With respect to the issue of funding, we restricted public funding quite significantly, $5,000 from individual donations and $1,000 from corporations. The bill says nothing about third party funding from special interest groups and this is critically important. Bill C-2 is a political bill as opposed to one in the interests of the public service and the public. The bill would actually restrict the ability of political parties to do their job and restrict the public's ability to have their wishes and their views expressed through the people they elect.
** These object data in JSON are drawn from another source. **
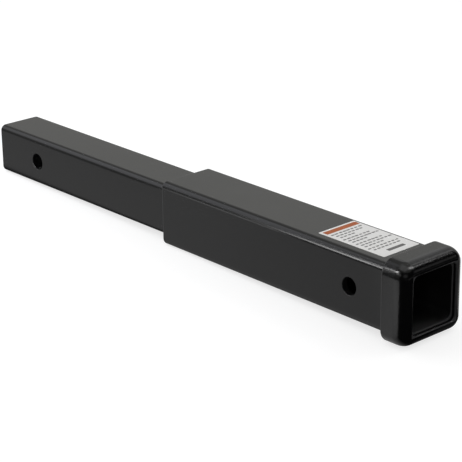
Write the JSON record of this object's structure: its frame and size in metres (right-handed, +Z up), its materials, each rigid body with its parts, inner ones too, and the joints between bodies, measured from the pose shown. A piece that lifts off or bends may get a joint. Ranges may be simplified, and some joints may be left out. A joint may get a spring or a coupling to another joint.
{
  "type": "hitch receiver extender",
  "caption": "Square steel shank welded into a larger receiver tube with a rounded collar at its mouth and a cross pin hole in each tube.",
  "frame": {"origin": "centre of the shank's pin hole, on the tubes' common axis", "axes": "+X along the tubes to the open mouth, +Y along the pin holes to the left side, +Z up to the labelled side"},
  "size_m": [0.5906, 0.0762, 0.0762],
  "materials": {
    "black_coat": "satin black powder coat",
    "label_film": "matt off-white film"
  },
  "bodies": {
    "root": {"shank_tube": "black_coat", "receiver_tube": "black_coat", "mouth_collar": "black_coat", "step_weld_top": "black_coat", "step_weld_bottom": "black_coat", "step_weld_left": "black_coat", "step_weld_right": "black_coat", "collar_weld": "black_coat", "label": "label_film"}
  },
  "joints": []
}
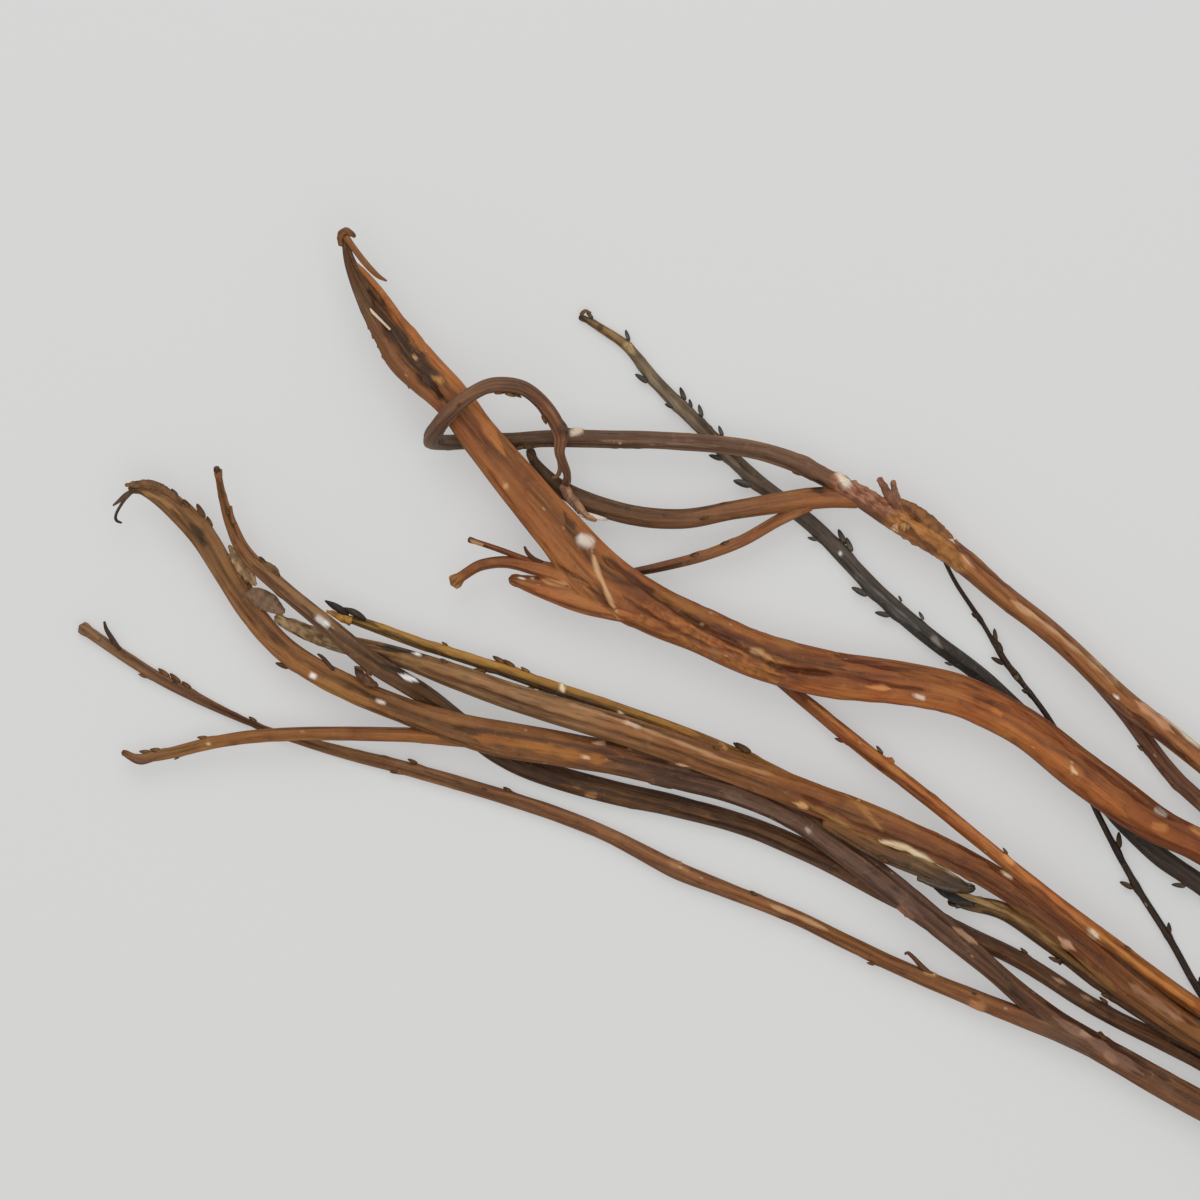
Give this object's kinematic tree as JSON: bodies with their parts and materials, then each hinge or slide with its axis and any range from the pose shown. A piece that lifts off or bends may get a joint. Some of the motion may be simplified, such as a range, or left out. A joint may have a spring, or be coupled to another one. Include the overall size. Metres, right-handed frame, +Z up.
{
  "type": "fantail willow bunch",
  "caption": "Flat-lying bunch of cut fantail willow: broad, ridged, twisting strap-like stems with torn, curling tips and small buds, bound with twine near the cut ends.",
  "frame": {"origin": "middle of the bounding box at the bottom, on the surface the bunch lies on", "axes": "+Z up; the bunch lies along X with the cut ends towards +X and the branch tips towards -X; the upper branches in the view from above are towards +Y"},
  "size_m": [1.0908, 0.306, 0.0584],
  "materials": {
    "russet_bark": "satin bark with lengthwise ridges",
    "mauve_bark": "satin bark",
    "brown_bark": "satin bark",
    "slate_bark": "satin bark",
    "dark_bark": "satin bark",
    "orange_bark": "satin bark",
    "purple_bark": "satin bark",
    "olive_bark": "satin bark",
    "gold_bark": "satin bark",
    "ridged_bark": "satin bark with a pale ridge",
    "drab_bark": "satin bark",
    "twine": "twisted natural fibre"
  },
  "bodies": {
    "root": {"broad_russet_stem": "russet_bark", "looped_mauve_stem": "mauve_bark", "brown_side_stem": "brown_bark", "slate_budded_stem": "slate_bark", "dark_thin_twig": "dark_bark", "slim_orange_stem": "orange_bark", "fanned_purple_stem": "purple_bark", "olive_weaving_stem": "olive_bark", "slim_olive_stem": "gold_bark", "ridged_brown_stem": "ridged_bark", "torn_olive_stem": "drab_bark", "twine_tie": "twine"}
  },
  "joints": []
}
Can a corporation buy influence from a member of Parliament for $1,000? I do not think so. Not at all. I have never been offered any money and I do not know anybody in the House, regardless of political stripe, who has been offered money. Could someone possibly gain influence by making a $5,000 donation or a $1,000 donation? That is what we implemented when we were in government. The government of today will not restrict third party funding that could have undue influence on governments or political parties. This is a critical absence in the bill.
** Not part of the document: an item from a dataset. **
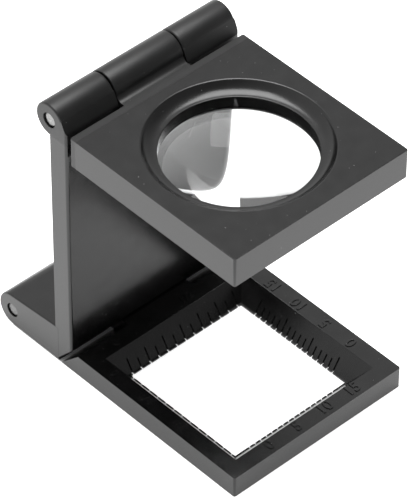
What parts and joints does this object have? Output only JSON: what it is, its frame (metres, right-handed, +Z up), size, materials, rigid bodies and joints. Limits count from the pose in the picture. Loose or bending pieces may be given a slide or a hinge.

This particular bill says nothing about true public accountability. It is going to put true public accountability back more than 20 years. This is a political bill, not a bill in the interests of the public. This bill is overweening and overkill and is going to damage public accountability.
I would beseech the government to listen to the comments that have been made here today and to listen to the true public accountability experts like Henry McCandless and others who are working or have worked in the Auditor General's Office or in academia. The government should put a bill forward that would truly deal with public accountability and in doing so, the government would be doing something that has not been done in 20 years. To say that Ottawa is corrupt and needs to be changed does a huge disservice to what we do as members of Parliament. It also does an enormous disservice to public servants.